Breath pressure and temperature
An ocarina's high notes have a relatively narrow pressure range in which they sound best. If you blow too softly or too hard, they will sound airy. Blowing too hard also brings out a harsh timbre. Determining the best pressure to use is fairly easy as their pitch changes with pressure: if your pressure is wrong, the note will be out of tune. You can check this easily using a chromatic tuner.
If you are playing in tune but notice that blowing softer or harder results in a better tone, it's probable that your room temperature differs from what the ocarina was tuned for. Playing in a colder room lowers the pitch and requires you to push to bring it into tune. Inversely you have to reduce your blowing pressure in warmer environments. There is a small range in which these compensations aren't noticeable, but it will sound poor in extremes.
What can you do about it? Always warm your ocarina it by playing some long tones. If this does not work, another option is to play sharp or flat of concert pitch and re-tune your accompaniment to match. If you must be in concert pitch, you should heat or cool the room to match the temperature that your ocarina was tuned for. You can also warm or cool the ocarina, which will help for a while.
Hopefully you've now figured out why your high notes sound airy. Some amount of airiness isn't a bad thing as it adds interest to the sound. It becomes far less obvious as soon as you start mixing with other instruments. However, the high notes should not be notably quieter than those below. If they are even after trying everything above, you probably have a bad ocarina.

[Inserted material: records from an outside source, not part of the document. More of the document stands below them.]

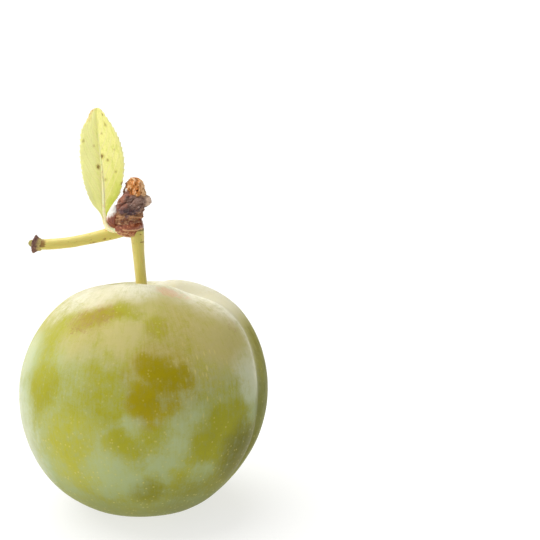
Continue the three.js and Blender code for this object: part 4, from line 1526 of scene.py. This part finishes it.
def scale_form(material):
    """A thin tongue on every point given, bent round the spur. The points carry each scale's own sizes."""
    form = Form("bud scale form")
    tall, thickness = form.size("Tall"), form.size("Thickness")
    lean, middle_height = form.size("Lean"), form.size("Middle Height")
    girth, spine = form.size("Spur Half Width"), form.size("Spur Spine")
    columns, rows = form.size("Points Across", int), form.size("Points Up", int)

    tongue = form.add(
        "GeometryNodeMeshCube",
        {},
        {"Size": (1.0, 1.0, 1.0), "Vertices X": columns, "Vertices Y": rows, "Vertices Z": 3},
    )
    tongue = form.store(tongue, "own", form.position())
    many = form.add("GeometryNodeInstanceOnPoints", {}, {"Points": form.given(), "Instance": tongue})
    many = form.add("GeometryNodeRealizeInstances", {}, {"Geometry": many})
    u, v, depth = form.recall("own", "FLOAT_VECTOR").parts()
    u, v, depth = u * 2.0, v + 0.5, 0.5 - depth
    tip, azimuth, wide = form.recall("tip"), form.recall("azimuth"), form.recall("wide")
    rise, slant, proud = form.recall("rise"), form.recall("slant"), form.recall("proud")

    ragged = 0.1 * (form.clouds(vector(u * 3.0, azimuth * 7.0, 0.0), 1.0, 3.0) - 0.5)
    edge = tip + MM * (rise * size_of(u) ** 3.0 + slant * u + ragged)
    height = edge + v * (tip + tall - edge)
    side = larger(1.0 - v * v * 0.35, 0.1)
    angle = azimuth + wide * u * side / girth
    off = proud * (1.0 - v) * (1.0 - u ** 4.0) + SCALE_GAP - SCALE_DIVES * v * v - SCALE_HUGS * u * u
    curl = 0.1 * bell(v * 5.0) + 0.05 * (form.clouds(vector(u * 2.0, v * 2.0, azimuth * 5.0), 1.0) - 0.5)
    thin = thickness * (1.0 - 0.6 * u ** 4.0) * ease(v, -0.15, 0.2, 0.35, 1.0)
    body = girth * ease(height, *SPUR_FOOT, SPUR_FOOT_SHARE, 1.0)
    radius = body + MM * (off + curl) - thin * depth
    x = spine + radius * cosine(angle)
    y = radius * sine(angle) * SPUR_FLATTENING
    c, s = cosine(lean), sine(lean)
    placed = vector(x, y * c + height * s, height * c - y * s + middle_height)
    many = form.store(many, "rim", larger(1.0 - v * 4.0, size_of(u) * 5.0 - 4.0))
    many = form.move(many, placed)
    form.finish(many, material)
    return form


def scale_finish(fruit, look):
    """Glossy red-brown, with pale dry rims, painted shade where each scale runs under the one above, and
    painted highlights in patches.
    """
    scale = Finish("bud_scale", coat_weight=0.25, coat_roughness=0.25)
    place = scale.place_in_fruit(fruit)
    grain = scale.clouds(place, 2.2, 3.0, 0.6)
    mottle = grain - 0.5
    x, y, z = place.parts()
    streaks = scale.clouds(vector(x * 3.5, y * 3.5, z * 0.8), 1.0, 3.0, 0.6)
    rim = scale.on_piece("rim")
    colour = blend(look.scale, tint(112, 50, 34), 0.55 * ease(streaks, 0.42, 0.66))
    # painted shade: darker towards the root, under the scale above
    colour = blend(colour, tint(98, 42, 30), 0.7 * ease(rim + 0.6 * mottle, -0.6, -1.6))
    # painted highlights: light tan patches
    colour = blend(colour, tint(216, 142, 98), 0.8 * ease(grain, 0.5, 0.7))
    colour = blend(colour, look.rim, ease(rim + 1.2 * mottle, 0.35, 0.95))
    scale.feed("Base Color", colour)
    scale.feed("Roughness", 0.34 + 0.3 * ease(rim, 0.3, 1.0) + 0.3 * mottle)
    scale.relief(streaks, 0.4, 0.06 * MM)
    return scale.material


class PLUM_OT_bud_scales(bpy.types.Operator):
    """Set the dry bud scales round the spur's foot"""

    bl_idname = "plum.bud_scales"
    bl_label = "Bud Scales"

    def execute(self, context):
        fruit, look = context.scene.plum_fruit, context.scene.plum_spur
        start = bpy.data.meshes.new("scale_points")
        start.from_pydata([(0.0, 0.0, 0.0)] * len(BUD_SCALES), [], [])
        rows = np.array(BUD_SCALES, float)
        own = {
            "tip": rows[:, 0] * MM,
            "azimuth": np.radians(rows[:, 1]),
            "wide": rows[:, 2] * MM,
            "rise": rows[:, 3],
            "slant": rows[:, 4],
            "proud": rows[:, 5],
        }
        for name, values in own.items():
            layer = start.attributes.new(name, "FLOAT", "POINT")
            layer.data.foreach_set("value", values.astype(np.float32))
        scales = grown(
            "bud_scales",
            scale_form(scale_finish(fruit, look)),
            start,
            tall=SCALE_TALL * MM,
            thickness=SCALE_THICKNESS * MM,
            lean=fruit.lean,
            middle_height=fruit.middle_height,
            spur_half_width=SPUR_FOOT_HALF_WIDTH * look.girth * MM,
            spur_spine=SPUR_FOOT_X * MM,
            points_across=56,
            points_up=40,
        )
        keep(scales, "bark")
        return {"FINISHED"}


# ------------------------------------------------------------------ leaf

# The leaf's midrib in the fruit's frame, in millimetres, from inside the spur to the tip.
RIB_PATH = (
    (-3.9, -1.15, 28.95),
    (-4.45, -1.27, 28.95),
    (-4.95, -1.34, 29.1),
    (-5.38, -1.35, 29.48),
    (-5.68, -1.3, 30.05),
    (-5.84, -1.2, 30.8),
    (-5.91, -1.08, 31.7),
    (-5.93, -0.93, 32.9),
    (-5.96, -0.6, 35.5),
    (-6.12, 0.1, 39.2),
    (-6.48, 1.1, 43.0),
    (-6.66, 2.2, 46.5),
    (-6.78, 3.0, 49.25),
)
BLADE_START = 0.13  # share of the midrib where the blade begins
RIB_AHEAD = 0.15  # how far before and after a point its direction is taken, in millimetres

# Outline of each half of the blade: share of its length, and its half-width there.
LEFT_OUTLINE = np.array(
    (
        (0, 0.35),
        (0.03, 0.48),
        (0.065, 0.8),
        (0.135, 1.95),
        (0.22, 2.72),
        (0.353, 3.4),
        (0.534, 3.6),
        (0.677, 3.3),
        (0.795, 2.9),
        (0.905, 1.72),
        (0.972, 1.1),
        (1, 0.35),
    )
)
RIGHT_OUTLINE = np.array(
    (
        (0, 0.35),
        (0.03, 0.45),
        (0.065, 0.7),
        (0.135, 1.6),
        (0.22, 2.8),
        (0.353, 3.55),
        (0.51, 3.95),
        (0.677, 3.6),
        (0.815, 2.6),
        (0.905, 1.62),
        (0.972, 0.9),
        (1, 0.35),
    )
)
TEETH = 21  # on each half
TEETH_BEGIN = (0.1, 0.24)  # shares of the blade's length between which they grow, and then fade
TEETH_END = (0.94, 1)
TOOTH_HOOK = 0.35  # how much further a tooth's tip stands out, against its depth
HOOK_FROM = 0.92  # share of a tooth where its tip begins
BLADE_ROWS = 400
BLADE_COLUMNS = 81
VEINS = 7  # side veins in each half
VEIN_REACH = 0.42  # share of the blade's length that a side vein climbs on its way out
VEIN_SPAN = 0.86  # share of the blade's length that the side veins start in
VEIN_STAGGER = 0.35  # how far the left half's veins are off the right half's, against their distance
VEIN_WIDTH = 0.008  # half-width of a side vein as a share of the blade's length
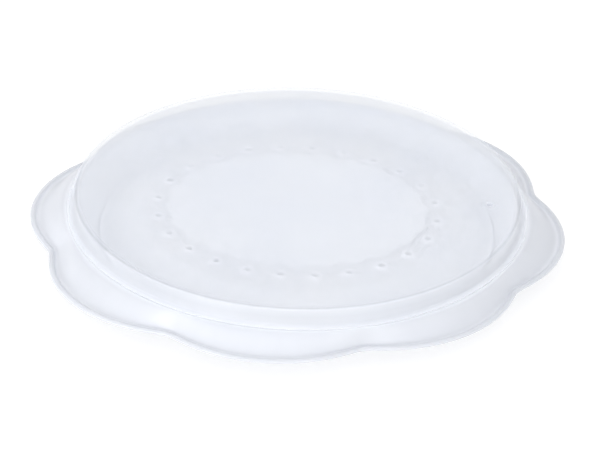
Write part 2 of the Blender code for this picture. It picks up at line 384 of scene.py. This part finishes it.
def drill(piece, name, places, radius, depth, sides, flare=0.0):
    """Cut upright holes: each drill is a turned prism, wider by the flare at both faces and set a
    little askew, so that its corners miss the piece's own lines."""
    level = np.array([-1.0, -0.42, -0.3, 0.3, 0.42, 1.0]) * depth / 2
    width = radius + flare * np.array([2.0, 1.0, 0.0, 0.0, 1.0, 2.0])
    angle = np.linspace(0, 2 * math.pi, sides, endpoint=False) + 0.07
    ring = np.stack([np.cos(angle), np.sin(angle)], axis=-1)
    flat = (width[:, None, None] * ring[None]).reshape(-1, 2)
    shape = np.column_stack([flat, np.repeat(level, sides)])
    index = np.arange(len(level) * sides).reshape(len(level), sides)
    beside = np.roll(index, -1, axis=1)
    walls = np.stack([index[:-1], beside[:-1], beside[1:], index[1:]], axis=-1).reshape(-1, 4)
    spots, faces = [], []
    for x, y, z in places:
        shift = len(spots) * len(shape)
        spots.append(shape + (x, y, z))
        faces += (walls + shift).tolist()
        faces += [(index[0][::-1] + shift).tolist(), (index[-1] + shift).tolist()]
    mesh = bpy.data.meshes.new(name)
    mesh.from_pydata((np.vstack(spots) * MM).tolist(), [], faces)
    cutter = bpy.data.objects.new(name, mesh)
    bpy.context.collection.objects.link(cutter)
    modifier = piece.modifiers.new(name, "BOOLEAN")
    modifier.operation = "DIFFERENCE"
    modifier.solver = "EXACT"
    modifier.object = cutter
    evaluated = piece.evaluated_get(bpy.context.evaluated_depsgraph_get())
    cut_mesh = bpy.data.meshes.new_from_object(evaluated)
    piece.modifiers.clear()
    piece.data = cut_mesh
    bpy.data.objects.remove(cutter, do_unlink=True)
    cut_mesh.shade_smooth()
    cut_mesh.set_sharp_from_angle(angle=math.radians(38))


vents = np.column_stack([*vent_centre(np.arange(24)), np.full(24, shoulder - 0.8)])
drill(plate, "vent_drills", vents, vent_radius, 6.0, 24, flare=0.1)
drain = (np.arange(8) + 0.5) * math.pi / 4
drains = np.column_stack([drain_reach * np.cos(drain), drain_reach * np.sin(drain), np.full(8, rim_bottom)])
drill(plate, "drain_drills", drains, drain_radius, 8.0, 32)
plate.data.materials.append(frosted_plastic(
    "plate_plastic", thin=(0.86, 0.88, 0.93), thick=(0.82, 0.84, 0.90), alpha=0.9, glow=0.1,
    roughness=0.42, grain=800.0))
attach(plate, "plate")
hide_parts("steam_plate")

# ---------------------------------------------------------------- lid
# The lid is a thin clear-frosted moulding that rests on the tray's seat: a flat panel, a rounded
# edge, a flared wall with a small foot rim, and one steam vent near the edge.

lid_top = 30.0
lid_foot = 20.55
vent_bearing = math.radians(1.6)
vent_reach = 97.9
lid_vent = (vent_reach * math.cos(vent_bearing), vent_reach * math.sin(vent_bearing), lid_top - 0.8)


def place_on_lid(radius, height, angle):
    """The path is turned, and the panel sags a little: by a squared parabola of the radius, plus
    a much smaller wave round the panel."""
    inside = np.clip(1 - (radius / 110.0) ** 2, 0, 1)
    sag = 0.4 * inside ** 2 + 0.12 * inside * (radius / 110.0) * np.sin(3 * angle + 0.7)
    across, along = radius * np.cos(angle), radius * np.sin(angle)
    beside_vent = np.hypot(across - lid_vent[0], along - lid_vent[1])
    collar = 0.7 * bell(beside_vent - 2.5, 1.6) * (height > lid_top - 1)
    return across, along, height - sag + collar


lid_path = fill_runs(arc_corners([
    (0, lid_top - 0.2, 0),
    *[(93.0 + 0.6 * step, lid_top - 0.2, 0) for step in range(18)],
    (110.6, lid_top - 0.2, 0.8),
    (111.5, lid_top, 0.8),
    (114.0, lid_top, 1.3),
    (115.9, 22.6, 3.0),
    (117.4, lid_foot + 0.35, 0.3),
    (117.3, lid_foot, 0.1),
    (114.8, lid_foot, 0.3),
    (114.5, 22.4, 0.6),
    (112.5, lid_top - 1.5, 1.2),
    (0, lid_top - 1.5, 0),
]), 3.0)


def lid_painted_light_shade(radius, height, angle):
    """Set for the look, not for the thickness: painted shade darkens the panel's corner and the wall's
    inside, a painted highlight lightens the outer rounding, and painted light lightens the foot."""
    # Painted shade at the panel's corner, a dark line along the edge.
    corner = 0.22 * bell(radius - 113.0, 0.8) * (height > lid_top - 0.5)
    # Painted highlight on the outer rounding.
    rounding = -0.10 * bell(radius - 114.1, 0.7) * (height > lid_top - 2.5) * (height < lid_top - 0.3)
    # Painted light at the foot, against the shade in its crease on the seat.
    foot = -0.14 * bell(height - lid_foot, 1.9)
    on_wall = (height > lid_foot + 1.5) * (height < lid_top - 1.4)
    # Painted shade on the wall's inside.
    inner_wall_painted_shade = 0.45 * (radius > 112.4) * (radius < 114.9) * on_wall
    return corner + rounding + foot + inner_wall_painted_shade


lid = turned_surface("flat_lid", lid_path, 480, place_on_lid, lid_painted_light_shade)
drill(lid, "lid_vent_drill", [lid_vent], vent_radius, 6.0, 24, flare=0.1)
lid.data.materials.append(frosted_plastic(
    "lid_plastic", thin=(0.94, 0.96, 1.0), thick=(0.90, 0.93, 0.99), alpha=0.30, glow=0.12,
    roughness=0.30, grain=1000.0))
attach(lid, "lid")
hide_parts("lid")

# ---------------------------------------------------------------- studio
# A plain white floor under an even white sky. A large soft light stands low at the front left, and
# two weaker ones at the front right and the left. The long lens looks down by about thirty degrees.

floor_mesh = bpy.data.meshes.new("studio_floor")
half = 4.0
floor_corners = [(-half, -half, 0), (half, -half, 0), (half, half, 0), (-half, half, 0)]
floor_mesh.from_pydata(floor_corners, [], [(0, 1, 2, 3)])
floor = bpy.data.objects.new("studio_floor", floor_mesh)
bpy.context.collection.objects.link(floor)
paper = bpy.data.materials.new("white_paper")
paper.use_nodes = True
paper_shader = paper.node_tree.nodes["Principled BSDF"]
paper_shader.inputs["Base Color"].default_value = (0.45, 0.45, 0.45, 1)
paper_shader.inputs["Roughness"].default_value = 0.9
paper_shader.inputs["Emission Color"].default_value = (1.0, 1.0, 1.0, 1)
paper_shader.inputs["Emission Strength"].default_value = 0.60
floor_mesh.materials.append(paper)

sky = bpy.data.worlds.new("white_sky")
sky.use_nodes = True
sky.node_tree.nodes["Background"].inputs["Color"].default_value = (1.0, 1.0, 1.0, 1)
sky.node_tree.nodes["Background"].inputs["Strength"].default_value = 1.0
bpy.context.scene.world = sky
bpy.context.scene.view_settings.view_transform = "Standard"


def soft_light(name, place, target, size, power):
    """Square area light at a place, facing a target, both in metres."""
    lamp = bpy.data.lights.new(name, "AREA")
    lamp.size = size
    lamp.energy = power
    holder = bpy.data.objects.new(name, lamp)
    holder.location = place
    aim = Vector(target) - Vector(place)
    holder.rotation_euler = aim.to_track_quat("-Z", "Y").to_euler()
    bpy.context.collection.objects.link(holder)


soft_light("key_light", (-0.74, -1.30, 0.31), (0, 0, 0.02), 0.7, 9.5)
soft_light("fill_light", (0.80, -1.22, 0.24), (0, 0, 0.02), 0.6, 3.0)
soft_light("edge_light", (-1.40, 0.42, 0.34), (0, 0, 0.02), 0.5, 1.5)

camera_data = bpy.data.cameras.new("camera")
camera_data.sensor_width = 36.0
camera_data.lens = 180.0
camera = bpy.data.objects.new("camera", camera_data)
bpy.context.collection.objects.link(camera)
bpy.context.scene.camera = camera
azimuth, elevation, roll = math.radians(6.31), math.radians(30.39), math.radians(1.745)
flat_right = Vector((math.cos(azimuth), math.sin(azimuth), 0))
flat_ahead = Vector((-math.sin(azimuth), math.cos(azimuth), 0))
up = flat_ahead * math.sin(elevation) + Vector((0, 0, math.cos(elevation)))
back = -flat_ahead * math.cos(elevation) + Vector((0, 0, math.sin(elevation)))
right = flat_right * math.cos(roll) + up * math.sin(roll)
up = up * math.cos(roll) - flat_right * math.sin(roll)
aim_point = flat_right * 0.0016 - flat_ahead * 0.0342 + Vector((0, 0, lid_top * MM))
place = aim_point + back * 1.5002
camera.matrix_world = Matrix.Translation(place) @ Matrix((right, up, back)).transposed().to_4x4()
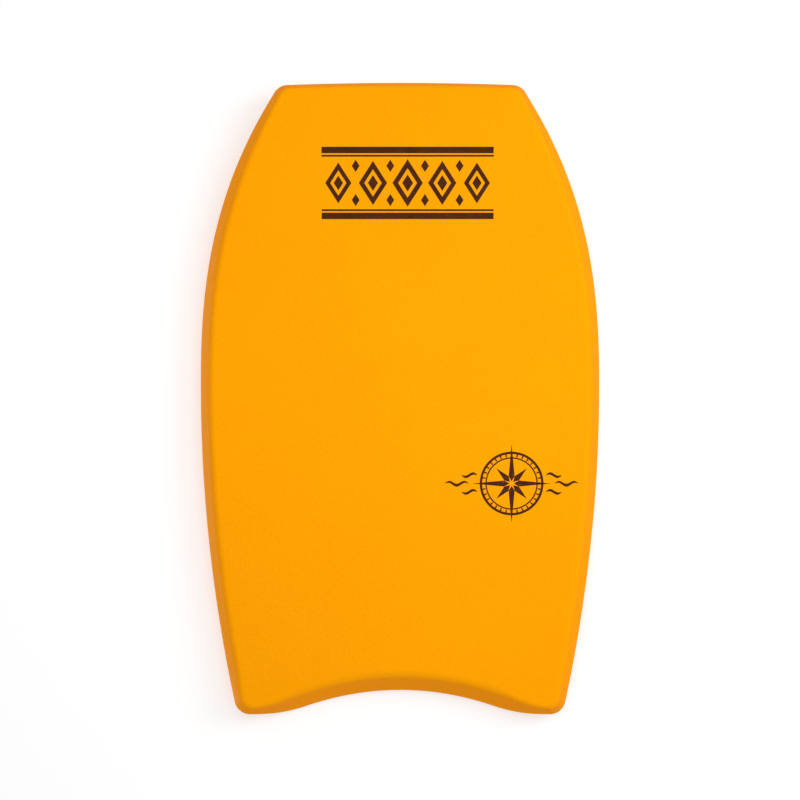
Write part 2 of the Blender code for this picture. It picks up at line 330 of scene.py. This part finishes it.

You may have ran across the 'acute bend' from other sources, in which case you may wonder why I have not mentioned it. I believe this is an acoustic effect that increases the perceived loudness to the player, by bouncing sound off their chest into their ears. From what I've observed of others doing this in person, it makes little difference to an observer's perspective. It can sound worse as the sound coming from the voicing is directed downwards, away from the audience. I do not recommend using this technique for this reason; plus it is ergonomically awkward and looks silly in a performance.